Nine Koreans arrested in the Philippines for illegal gambling

The Philippine National Police has revealed that nine Korean nationals were arrested in Cebu City for allegedly running an illegal igaming operation.
Five of the suspects had an Interpol Red Notice, a global alert used to locate people wanted by other countries or an international tribunal, according to Acting Philippine National Police Lieutenant General Jose Melencio Nartatez Jr.
The investigation began after an employee complaint was filed on 8 August.
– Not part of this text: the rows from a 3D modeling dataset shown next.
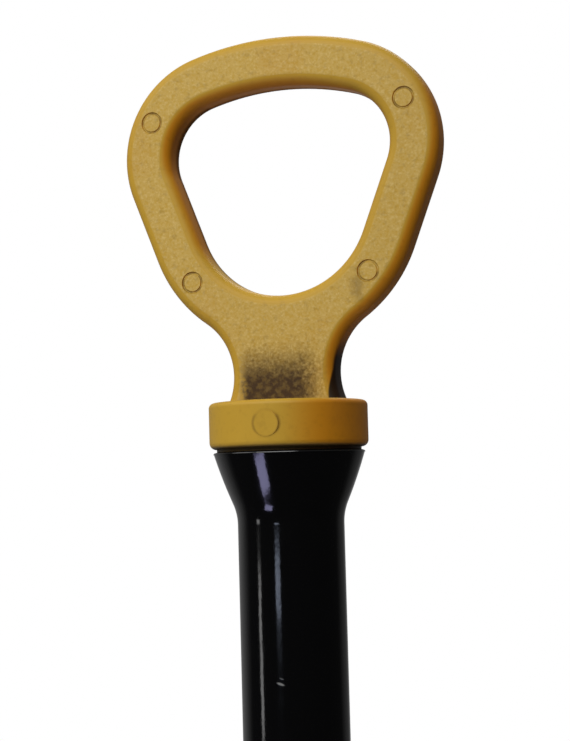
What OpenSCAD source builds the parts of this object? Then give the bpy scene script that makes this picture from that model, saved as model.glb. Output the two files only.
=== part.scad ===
// Engine oil dipstick, seated in its guide tube.
// +Z runs up the tube. The origin is on the tube's axis where the spigot enters the engine block.

/* [Finger ring] */
// Radius of the bar's centreline round the bottom of the ring
ring_low_r = 15.5; // [14:0.1:18]
// Lean of the ring's straight sides, outwards going up
ring_side_lean = 21; // [14:0.5:28]
// Length of each straight side
ring_side_len = 9.6; // [5:0.1:16]
// Radius of the bar's centreline round each shoulder
ring_shoulder_r = 10.6; // [8:0.1:14]
// Radius of the bar's centreline over the top of the ring
ring_top_r = 38.5; // [32:0.5:60]
// Width of the bar, seen from the front
bar_w = 6.65; // [5:0.05:8]
// Thickness of the bar and the neck, front to back
bar_t = 5; // [4:0.1:7]
// Radius on the bar's long edges
bar_edge_r = 1.5; // [0.6:0.05:1.8]
// Draft of the bar's sides, from the parting line to each face
bar_draft = 2; // [0:0.5:4]

/* [Neck] */
// Width of the neck at its waist
neck_w = 14.1; // [11:0.1:16]
// Radius of the hollow on each side of the neck
neck_hollow_r = 8.7; // [7:0.1:12]
// Height of the ring's lower centre above the collar
neck_rise = 26.2; // [24:0.1:30]

/* [Collar] */
// Height of the collar
collar_h = 6.1; // [4:0.1:10]
// How far the collar stands out past the tube's rim
collar_over = 0.45; // [0:0.05:2]
// Radius on the collar's upper edge
collar_top_edge_r = 0.7; // [0.2:0.05:1.5]
// Radius on the collar's lower edge
collar_low_edge_r = 0.9; // [0.2:0.05:1.5]
// How far the seat under the collar stands back from that edge
collar_seat_in = 0.05; // [0.02:0.01:0.4]

/* [Ejector pin marks] */
// Diameter of the marks on the ring
mark_d = 3; // [1.5:0.1:3.2]
// Depth of the marks on the ring
mark_depth = 0.1; // [0.05:0.01:0.3]
// Diameter of the mark on the collar
collar_mark_d = 3.5; // [2:0.1:3.8]
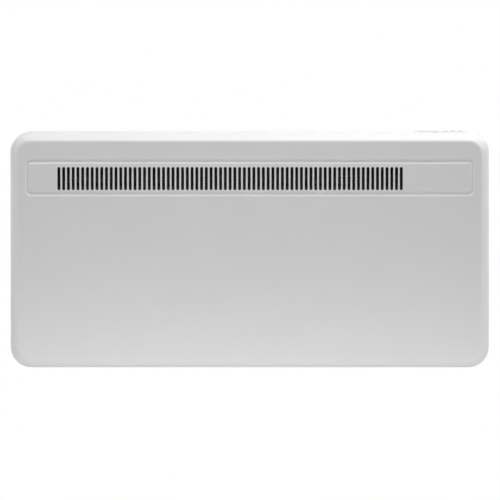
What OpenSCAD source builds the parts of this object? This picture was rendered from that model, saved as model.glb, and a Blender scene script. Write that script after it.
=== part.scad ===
// Wall-hung electric panel heater on its hinged wall bracket, in millimetres.
// The wall is the plane y = 0, the front faces -Y, and the origin lies midway between the four wall screws.

/* [Case] */
// Width of the case over its sides
body_w = 878; // [800:1:1100]
// Height of the case
body_h = 432; // [400:1:500]
// Depth of the front panel, from its face to its rear lip
body_d = 84; // [76:1:100]
// Thickness of the case sheet
sheet = 0.8; // [0.6:0.1:1.2]
// Corner radius of the case, seen from the front
corner_r = 38; // [30:1:46]
// Width of the sloped border round the face
rim_slope = 14.2; // [8:0.1:16]
// Outside radius of the fold between the face and the sloped border
crease_r = 8; // [3:0.5:9]
// Width of the inner part of the border, which slopes at 45 degrees
rim_inner = 8.5; // [7:0.5:11]
// Depth of the whole border
rim_depth = 24; // [18:0.5:26]
// Outside radius of the fold between the border's two parts
rim_fold_r = 12; // [3:0.5:12]
// Outside radius of the fold at the rear lip
fold_r = 1.6; // [1.3:0.1:2.4]
// Width of the lip turned in at the rear
rear_lip = 14; // [12:1:18]
// Inset of the back panel from the edge of the case
back_inset = 2; // [1:0.5:3]

/* [Outlet] */
// Number of outlet slots
slot_count = 73; // [20:1:74]
// Distance between two outlet slots
slot_pitch = 8.7; // [7:0.1:8.9]
// Width of an outlet slot
slot_w = 5.4; // [3:0.1:5.5]
// Length of an outlet slot over its round ends
slot_len = 42.4; // [30:0.1:44]
// Distance from the middle of the face to the middle of the slot row, to the left
slot_shift = 36; // [30:1:42]
// Distance from the top of the case to the middle of the grooved band
outlet_drop = 82.2; // [76:0.1:90]
// Distance from the middle of the band down to the middle of the slots
slot_sink = 1.3; // [0:0.1:2]
// Height of the grooved band round the slots
band_h = 59.4; // [54:0.2:66]
// Distance from the side of the case to the groove
band_inset = 31.7; // [24:0.1:36]
// Corner radius of the groove
band_r = 7.3; // [5:0.1:10]
// Width of the groove
groove_w = 9; // [4:0.5:10]
// Depth of the groove
groove_depth = 1.8; // [0.6:0.1:2.2]
// Radius of the outlet guard's wires
guard_wire_r = 0.7; // [0.6:0.1:1.2]
// Number of long wires in the outlet guard
guard_wires = 3; // [2:1:4]
// Distance between two long wires
guard_pitch = 5.6; // [4:0.1:7]
// Distance from the middle of the slots down to the rolled edge of the outlet sill
sill_drop = 15.8; // [14:0.1:18]

/* [Inlet] */
// Number of inlet slots under the case
inlet_count = 44; // [10:1:46]
// Distance between two inlet slots
inlet_pitch = 14; // [12:0.5:15]
// Width of an inlet slot
inlet_w = 6; // [4:0.5:8]
// Length of an inlet slot over its round ends
inlet_len = 40; // [30:1:46]

/* [Duct] */
// Thickness of the inner sheets
duct_sheet = 0.6; // [0.5:0.1:1]
// Distance from the heat shield to the back panel
shield_gap = 15; // [12:1:20]
// Width of the feet of the inner sheets
foot_w = 12; // [8:1:14]

/* [Heating element] */
// Height of the element's middle above the bottom of the case
element_up = 105; // [90:1:120]
// Distance from the element's middle to the back panel
element_out = 46; // [42:1:50]
// Distance from the end of the finned body to the end of the duct
element_end = 57; // [48:1:70]
// Length of one fin, from the middle of the element
fin_len = 29; // [22:1:30]
// Thickness of a fin
fin_t = 1.8; // [1.2:0.1:2.4]
// Radius of the sheathed rod
rod_r = 4.1; // [3.2:0.1:5]
// Thickness of the element's brackets
element_sheet = 1.2; // [0.8:0.1:2]
// Radius of the ceramic bush where the bracket holds it
bush_r = 7.5; // [6.8:0.1:9]

/* [Controls] */
// Distance from the side of the case to the middle of the control panel
pod_inset = 89; // [87:1:96]
// Width of the control panel
pod_w = 96; // [94:1:98]
// Depth of the control panel
pod_d = 50; // [48:1:54]
// Height of the control panel above the top of the case
pod_proud = 0.8; // [0.5:0.1:1.5]
// Radius of a button
button_r = 4.4; // [3.6:0.1:4.8]
// Travel of a button
button_travel = 0.8; // [0.4:0.1:1]
// Height of a button above the control panel
button_proud = 1.1; // [0.9:0.1:1.6]
// Distance between two buttons
button_pitch = 13; // [12.4:0.1:13.4]
// Width of the display lens
lens_w = 38; // [30:1:40]
// Depth of the display lens
lens_d = 28; // [22:1:30]
// Thickness of the display lens
lens_t = 1.2; // [0.8:0.1:1.5]

/* [Wall bracket] */
// Distance from the wall to the back panel
wall_gap = 23; // [22:0.5:28]
// Thickness of the bracket sheet
bracket_t = 1.5; // [1.2:0.1:2]
// Distance between the middles of the two arms
arm_span = 500; // [440:5:560]
// Width of an arm over its cheeks
arm_w = 40; // [34:1:46]
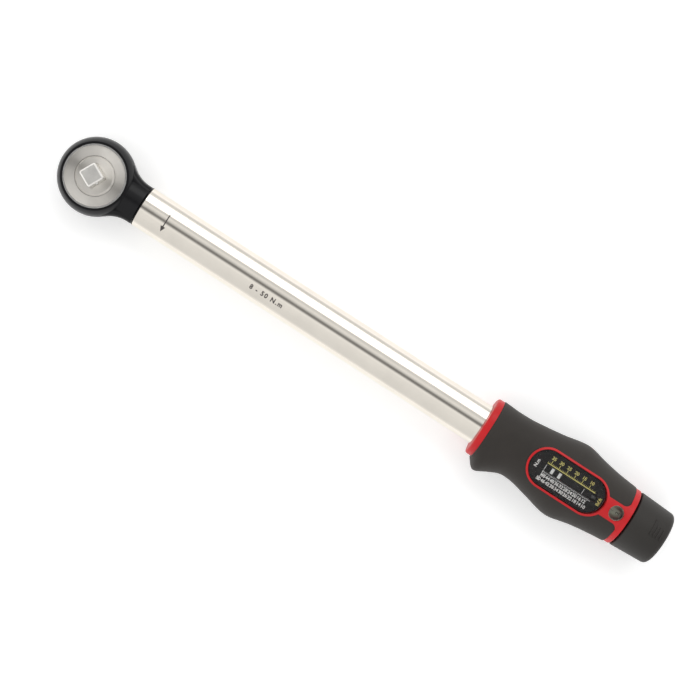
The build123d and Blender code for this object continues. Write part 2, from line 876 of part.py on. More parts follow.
def lens_web():
    """Flat web that ties the window frame, the lens ring and the rear ring together."""
    near = frame_end_x - 2 * frame_border
    half = lens_ring_radius - running
    flare_x = lens_x + 1
    far = rear_ring_start + running
    tip = half + far - flare_x
    edges = [Line((near, -half), (near, half)), Line((far, tip), (far, -tip))]
    for side in (1, -1):
        edges.append(Line((near, side * half), (flare_x, side * half)))
        edges.append(TangentArc((flare_x, side * half), (far, side * tip), tangent=(1, 0)))
    return make_face(edges)


def red_surface_parts():
    """What of the core comes up through the rubber: window frame, web, lens ring and inlay."""
    outline = frame_outline() + lens_web() + Pos(lens_x, 0) * Circle(lens_ring_radius)
    tower = slab(outline, core_height / 2 - core_cover, above_all)
    pin = Rot(-90, 0, 0) * Cylinder(inlay_radius, core_width)
    pin = Pos(tube_rear - inlay_from_rear, core_width - inlay_radius, 0) * pin
    return (tower & grip_solid(frame_proud)) + (pin & grip_solid())


def handle_core():
    """Red moulding around the tube: rings, window frame, lens ring and the room for the drum."""
    sleeve = along(oval(core_width, core_height, core_crown), handle_front, rear_ring_end)
    ring_width = core_width + 2 * front_ring_side
    ring_height = core_height + 2 * front_ring_top
    ring = along(oval(ring_width, ring_height, ring_width), handle_front, grip_start)
    ring = fillet(ring.faces().sort_by(Axis.X)[0].edges(), front_ring_round)
    rear = rod(rear_ring_radius, rear_ring_start, rear_ring_end)
    rear = fillet(rear.faces().sort_by(Axis.X)[-1].edges(), rear_ring_round)
    body = sleeve + ring + rear + red_surface_parts()
    body -= along(oval(tube_width, tube_height, tube_crown), handle_front, tube_rear)
    body -= rod(drum_bore_radius, tube_rear, rear_ring_end)
    body -= slab(frame_outline(frame_border), window_top - window_thickness, above_all)
    body -= slab(frame_outline(frame_border + window_ledge), plate_bottom, above_all)
    channel_start = pointer_index_x - strip_back - travel_down - loose
    channel_end = pointer_index_x + strip_front + travel_up + loose
    channel_half = strip_half_width + sliding
    body -= bar(channel_start, channel_end, -channel_half, channel_half, 0, plate_bottom)
    body -= post(lens_radius, 0, above_all, lens_x)
    body -= handle_screws()
    return body


def handle_screws():
    """Two screws through the back of the core into the tube wall."""
    head_bottom = -core_height / 2
    head_top = head_bottom + handle_screw_head_height
    shank_top = tube_wall / 3 - inner_height / 2
    shanks = handle_screws_at(head_top, shank_top, handle_screw_radius)
    return handle_screws_at(head_bottom, head_top, handle_screw_head) + shanks


def grip_cover():
    """Black rubber moulded over the core."""
    body = grip_solid()
    ends = body.faces().sort_by(Axis.X)
    body = fillet(ends[0].edges() + ends[-1].edges(), grip_edge)
    body -= along(oval(core_width, core_height, core_crown), handle_front, rear_ring_end)
    body -= red_surface_parts()
    body -= post(lens_radius, 0, above_all, lens_x)
    body -= slab(frame_outline(frame_border), 0, above_all)
    access = handle_screws_at(-above_all, 1 - core_height / 2, handle_screw_head + loose)
    return body - access


def scale_plate():
    plate = slab(frame_outline(frame_border + window_ledge), plate_bottom,
                 plate_bottom + plate_thickness)
    reach = post_half_length + 0.5
    half = strip_half_width + sliding
    return plate - bar(pointer_index_x - travel_down - reach, pointer_index_x + travel_up + reach,
                       -half, half, plate_bottom, above_all)


def scale_window():
    return slab(frame_outline(frame_border), window_top - window_thickness, window_top)


def fine_scale_lens():
    """Small domed lens over the drum."""
    body = post(lens_radius, lens_top - lens_thickness, lens_top, lens_x)
    return fillet(body.faces().sort_by(Axis.Z)[-1].edges(), lens_round)


def face_teeth(x0, x1, offset):
    """Ring of square teeth on an end face."""
    half = lock_tooth_width / 2
    tooth = bar(x0, x1, lock_inner + axial_gap, lock_outer - axial_gap, -half, half)
    step = 360 / lock_teeth
    return [Rot((index + offset) * step, 0, 0) * tooth for index in range(lock_teeth)]


def lock_ring():
    body = rod(drum_bore_radius, lock_ring_front, lock_ring_top)
    body -= rod(lock_inner, lock_ring_front, lock_ring_top)
    return body + face_teeth(lock_ring_top - axial_gap, lock_ring_top + lock_tooth_height, 0)


def lock_dog():
    """Toothed ring set in the knob, facing the lock ring."""
    base = dog_tooth_front + lock_tooth_height
    back = knob_front + lock_dog_depth
    body = rod(lock_outer, base, back) - rod(lock_inner, base, back)
    return body + face_teeth(dog_tooth_front, base + axial_gap, 0.5)


def knob_ribs():
    """Short raised ribs on both broad faces of the knob, the front rib of each group longer."""
    ribs = []
    for group in range(rib_groups):
        turn = Rot(group * 360 / rib_groups, 0, 0)
        for index in range(ribs_per_group):
            x = knob_end - rib_inset - index * rib_pitch
            span = long_rib_span if index == ribs_per_group - 1 else rib_span
            taper = (knob_radius - knob_end_radius) * (knob_end - x) / knob_length
            outer = knob_end_radius + taper + rib_height
            outline = sector(outer - 3 * rib_height, outer, 90 - span, 90)
            ribs.append(turn * along(outline, x - rib_width / 2, x + rib_width / 2))
    return ribs


def adjuster_knob():
    """Tapered knob that slides on the screw's hexagon and turns with it."""
    body = Pos(knob_front + knob_length / 2, 0, 0) * Rot(0, 90, 0) * Cone(
        knob_radius, knob_end_radius, knob_length
    )
    rims = body.edges().filter_by(GeomType.CIRCLE).sort_by(Axis.X)
    body = fillet(rims[-1], knob_round)
    body = fillet(body.edges().filter_by(GeomType.CIRCLE).sort_by(Axis.X)[0], knob_front_round)
    body += knob_ribs()
    body -= along(hexagon(hex_across + 2 * running), knob_front, knob_end)
    body -= rod(knob_screw_radius + loose, hex_end - axial_gap, knob_end)
    body -= rod(cap_radius, knob_end - cap_thickness, knob_end)
    return body - rod(lock_outer, knob_front, knob_front + lock_dog_depth)


def knob_cap():
    return rod(cap_radius, knob_end - cap_thickness, knob_end)


def knob_screw():
    """Screw in the end of the adjusting screw that keeps the knob on."""
    body = rod(knob_screw_radius, hex_end, hex_end + knob_screw_head)
    body += rod(knob_screw_shank, hex_end - knob_screw_length, hex_end)
    key_floor = hex_end + knob_screw_head / 2
    return body - along(hexagon(knob_screw_key), key_floor, hex_end + knob_screw_head)


makers = {
    "ratchet_head": head_body,
    "cover_disc": cover_disc,
    "cover_ring": cover_ring,
    "ratchet_wheel": ratchet_wheel,
    "drive_spindle": drive_spindle,
    "detent_ball": detent_ball,
    "detent_spring": detent_spring,
    "pawl": pawl,
    "pawl_pin": pawl_pin,
    "selector_shaft": selector_shaft,
    "selector_oring": selector_oring,
    "selector_plunger": selector_plunger,
    "selector_spring": selector_spring,
    "reverse_lever": reverse_lever,
    "lever_screw": lever_screw,
    "tail_pad": tail_pad,
    "trip_block": trip_block,
    "thrust_plunger": thrust_plunger,
    "guide_sleeve": guide_sleeve,
    "tube": tube,
    "pivot_pin": pivot_pin,
    "head_seal": head_seal,
    "main_spring": main_spring,
    "seat_washer": seat_washer,
    "carriage_nut": carriage_nut,
    "pointer_arm": pointer_arm,
    "arm_screws": arm_screw_solids,
    "scale_pointer": scale_pointer,
    "adjusting_screw": adjusting_screw,
    "thrust_washer": thrust_washer,
    "end_bush": end_bush,
    "bush_pins": bush_pins,
    "fine_scale_drum": fine_scale_drum,
    "drum_clip": drum_clip,
    "handle_core": handle_core,
    "handle_screws": handle_screws,
    "grip_cover": grip_cover,
    "scale_plate": scale_plate,
    "scale_window": scale_window,
    "fine_scale_lens": fine_scale_lens,
    "lock_ring": lock_ring,
    "lock_dog": lock_dog,
    "adjuster_knob": adjuster_knob,
    "knob_cap": knob_cap,
    "knob_screw": knob_screw,
}

for name, make in makers.items():
    write(name, make())
    print("made", name)
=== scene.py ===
import json
import math

import bmesh
import bpy
from mathutils import Matrix, Vector


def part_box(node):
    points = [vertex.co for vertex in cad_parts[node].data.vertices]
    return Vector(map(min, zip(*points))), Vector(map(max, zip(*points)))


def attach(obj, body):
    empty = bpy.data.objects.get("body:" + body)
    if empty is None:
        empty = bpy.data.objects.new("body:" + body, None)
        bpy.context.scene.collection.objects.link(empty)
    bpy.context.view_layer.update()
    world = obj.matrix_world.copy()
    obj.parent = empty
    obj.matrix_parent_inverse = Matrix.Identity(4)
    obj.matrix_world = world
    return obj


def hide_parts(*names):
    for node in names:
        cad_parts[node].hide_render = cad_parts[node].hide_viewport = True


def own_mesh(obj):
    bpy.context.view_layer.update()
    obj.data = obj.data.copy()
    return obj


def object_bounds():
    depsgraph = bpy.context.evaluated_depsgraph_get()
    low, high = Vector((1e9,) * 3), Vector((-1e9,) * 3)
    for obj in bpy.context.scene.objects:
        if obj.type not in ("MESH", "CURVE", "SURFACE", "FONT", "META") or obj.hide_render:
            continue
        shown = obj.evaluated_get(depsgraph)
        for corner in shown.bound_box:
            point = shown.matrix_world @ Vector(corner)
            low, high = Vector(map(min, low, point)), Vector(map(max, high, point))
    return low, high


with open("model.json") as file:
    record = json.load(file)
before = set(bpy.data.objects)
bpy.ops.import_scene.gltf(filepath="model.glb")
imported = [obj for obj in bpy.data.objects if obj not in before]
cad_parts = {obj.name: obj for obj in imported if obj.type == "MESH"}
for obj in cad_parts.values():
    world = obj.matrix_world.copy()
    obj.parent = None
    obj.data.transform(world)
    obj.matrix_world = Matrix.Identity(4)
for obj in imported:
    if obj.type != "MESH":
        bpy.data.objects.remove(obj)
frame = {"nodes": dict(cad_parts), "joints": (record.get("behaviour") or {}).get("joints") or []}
nodes = frame["nodes"]
joints = {j["name"]: j for j in frame["joints"]}
mm = 0.001
cadLow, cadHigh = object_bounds()
print("frame loaded", [round(v, 4) for v in (*cadLow, *cadHigh)])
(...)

The employee had claimed that five of the suspects had illegally detained him without pay
Another complaint was filed on 2 October, this time alleging that the suspects had violated Presidential Decree 1602, which imposes harsher penalties on igaming, and the Cybercrime Prevention Act of 2012, by being involved in activities related to illegal igaming.
“Citizens reporting suspicious activities serve as the frontline in our fight against crime,” Nartatez said in a statement. “We will continue to act decisively to safeguard public safety, uphold justice, and ensure the Philippines remains a secure nation for all.”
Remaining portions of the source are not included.